# Superstitions.....



## Janice (Jan 12, 2007)

Uh oh... does this mean 7 years bad luck for Smudgie???? :lol: :lol: Could he find a stranger place to sleep?? :lol:


----------



## Leazie (Apr 14, 2007)

Cats are immune. They HAVE to sleep in strange places.


----------



## AddFran (Jul 10, 2004)

That's why they have 9 lives. :wink:


----------



## DesnBaby (Apr 18, 2004)

Its walking under a ladder, not sleeping :wink: Very cute


----------



## marie73 (Jul 12, 2006)

It's breaking a mirror, not walking under a ladder! :lol:

Great picture - I had to wait all day to see what people were talking about - some pictures don't show on my computer at work.


----------



## DesnBaby (Apr 18, 2004)

marie73 said:


> It's breaking a mirror, not walking under a ladder! :lol:
> 
> Great picture - I had to wait all day to see what people were talking about - some pictures don't show on my computer at work.
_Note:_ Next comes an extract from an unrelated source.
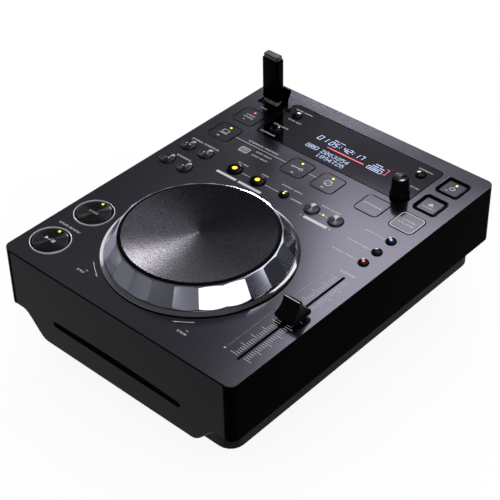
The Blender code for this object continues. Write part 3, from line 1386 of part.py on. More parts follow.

Check this out: http://www.csicop.org/superstition/library/common.html I'm correct in what I say :wink:


----------



## marie73 (Jul 12, 2006)

From your site, Des:



> If you walk under a ladder, you will have bad luck
> If a black cat crosses your path you will have bad luck
> *To break a mirror will bring you seven years bad luck *


Janice asked if this mean 7 years bad luck? That's breaking a mirror. :wink:


----------



## CataholicsAnonymous (Dec 4, 2006)

My black cats don't like people crossing the road in front of them.


----------



## DesnBaby (Apr 18, 2004)

Yeah, but its also bad luck to walk under a ladder and he wasn't doing any of those things anyway. :wink:


----------



## marie73 (Jul 12, 2006)

CataholicsAnonymous said:


> My black cats don't like people crossing the road in front of them.


 :lol: :lol: :lol: 

My black kitty is getting ready to celebrate her upcoming hoiliday tomorrow - Friday the 13th! :blackcat


----------



## AddFran (Jul 10, 2004)

Yeah, the 7 years of bad luck is from breaking a mirror. But they do say in general it is bad luck to walk under a ladder. But who cares, that's a darn cute picture. 

I miss my black kitty.


----------



## Bethany (Jul 19, 2006)

So, if Friday the 13th is bad luck, and a black cat crossing your path is bad luck, what is a black cat getting underfoot while you're fixing your breakfast on Friday the 13th because she thinks the fact you're in the kitchen means she's going to be fed?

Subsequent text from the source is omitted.